Anyone of us could have driven along the shoulder of the road, pressed the pedal to the medal and steered our vehicle toward both of those men, killing them instantly. But no one did. And the two men pulling their boards off the highway trusted that no one would.
It was not kind of incident that made it into the Grand Rapids Press or was reported on the news. That’s OK. At that moment I felt something good about humanity, about my companions in all those idling vehicles. All we did was wait. Nobody shouted. Nobody cursed. Nobody fired a shot. I don’t know if the two men grabbing their loose lumber realized it but there on the highway a connection was made. Strangers gave and strangers received. Some experienced the virtue of giving; two men experienced the virtue of receiving.

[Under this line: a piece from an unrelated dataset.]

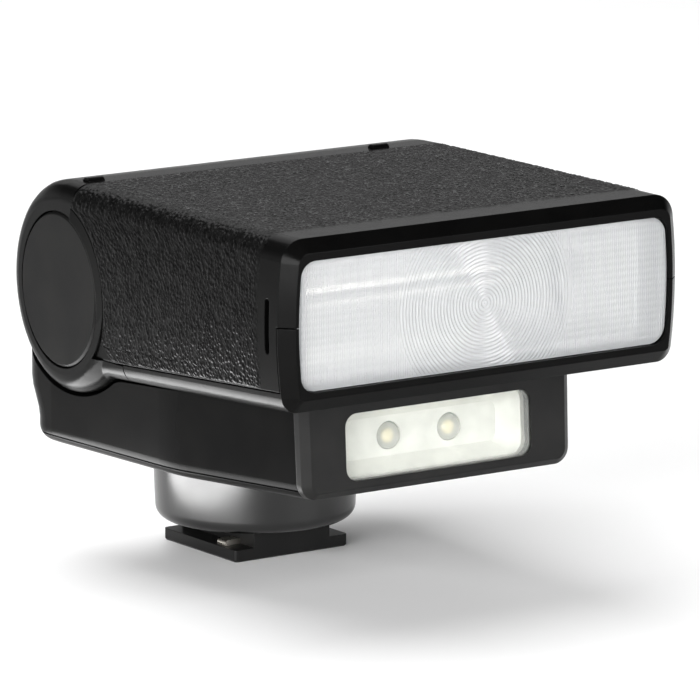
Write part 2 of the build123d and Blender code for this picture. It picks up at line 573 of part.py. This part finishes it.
def main():
    make_foot()
    make_base_shells()
    make_battery_bay()
    make_video_light()
    make_hinge_bracket()
    make_controls()
    make_head_shells()
    make_cheeks(head_cavity())
    make_flash_unit()
    make_head_electronics()
    os.makedirs("parts", exist_ok=True)
    for name, shape in parts.items():
        export_step(shape, "parts/" + name + ".step")


if __name__ == "__main__":
    main()
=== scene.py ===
"""Looks of a compact camera flash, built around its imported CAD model. Metres, +Z up."""

from math import atan2, cos, pi, radians, sin, sqrt

import bpy
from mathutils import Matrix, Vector, noise


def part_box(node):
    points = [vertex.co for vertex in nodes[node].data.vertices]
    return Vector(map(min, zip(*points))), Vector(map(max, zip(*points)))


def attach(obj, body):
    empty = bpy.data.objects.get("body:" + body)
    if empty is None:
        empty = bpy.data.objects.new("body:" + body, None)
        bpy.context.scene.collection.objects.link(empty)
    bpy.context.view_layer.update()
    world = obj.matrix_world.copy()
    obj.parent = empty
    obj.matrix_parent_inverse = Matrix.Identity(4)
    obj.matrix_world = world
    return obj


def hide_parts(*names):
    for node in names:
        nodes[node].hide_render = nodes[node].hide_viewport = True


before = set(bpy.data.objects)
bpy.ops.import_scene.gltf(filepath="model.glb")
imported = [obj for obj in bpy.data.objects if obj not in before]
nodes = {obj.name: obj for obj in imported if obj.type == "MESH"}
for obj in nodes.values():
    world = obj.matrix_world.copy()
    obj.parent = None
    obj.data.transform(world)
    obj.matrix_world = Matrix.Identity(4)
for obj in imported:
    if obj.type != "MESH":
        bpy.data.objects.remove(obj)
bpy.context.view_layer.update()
MM = 0.001


def span(node, axis):
    """Low and high value of a node's box along one axis, in millimetres."""
    low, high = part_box(node)
    return low[axis] / MM, high[axis] / MM


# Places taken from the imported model, in millimetres
HINGE_Y, HINGE_Z = sum(span("hinge_shaft", 1)) / 2, sum(span("hinge_shaft", 2)) / 2
TOP_Z = span("head_upper_cover", 2)[1]
HEAD_FRONT, HEAD_BACK = span("head_upper_cover", 1)
HALF = span("head_upper_cover", 0)[1]
LENS_FRONT, LENS_BACK = span("flash_lens", 1)

# Form of the head's skin, in millimetres
MID_Z, BOW_R, EDGE_R = 42.0, 71.4, 3.2
GRAIN_FRONT, GRAIN_FRONT_SIDE = HEAD_FRONT + 6.3, HEAD_FRONT + 5.8
GRAIN_BACK = HEAD_BACK - 0.16
GRAIN_GAP, GRAIN_FOOT_Y, GRAIN_FOOT_R = 0.24, -10.7, 1.8    # above the seam, and its rear corner
REAR_ARC = 12.06
SEAM_REAR, SEAM_FRONT = (-9.0, 30.5), (HEAD_FRONT + 1.9, 33.45)    # seam below the grain: y, z

# Flash lens, in millimetres
LENS_HALF, LENS_HALF_HEIGHT, LENS_R, LENS_T = HALF - 2.25, 8.5, 2.2, 1.3
FLANGE_HALF, FLANGE_HALF_HEIGHT, FLANGE_R = LENS_HALF + 0.3, 9.2, 2.4
RING_PITCH, RIB_PITCH, WAVE_PITCH, RING_REACH = 0.5, 0.36, 0.9, 12.5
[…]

Sometimes it’s more difficult to receive than to give . . . To accept another’s patience with us. To take good advice when it comes. To let another do for me what I cannot do for myself. To accept a compliment from out of the blue. To hear constructive criticism when it arrives from a wise voice. To let another show me the way. To realize there are other shoulders to carry the weight. To know that there are sources other than my own to soothe a wound or heal a loss.
There is virtue in receiving. That may not be the main point of Jesus’ story, but certainly it is one. What is the crux and core of the biblical faith if not this? We are first and foremost, receivers of God’s generosity. From breath to breath, from birth to death, from cradle to grave and life beyond we know what it is to receive from God’s hand, to hear the words of life from Christ himself, to feel the Spirit’s presence in a community such as this that seeks to welcome all and closes its doors to no one.
Maybe this week you will feel some new connections to people, either as the Good Samaritan or as one who receives from a Good Samaritan. Don’t miss the opportunity.
And remember the words of the woman buried in the plywood box, “Make the most of all that comes, and the least of all that goes.”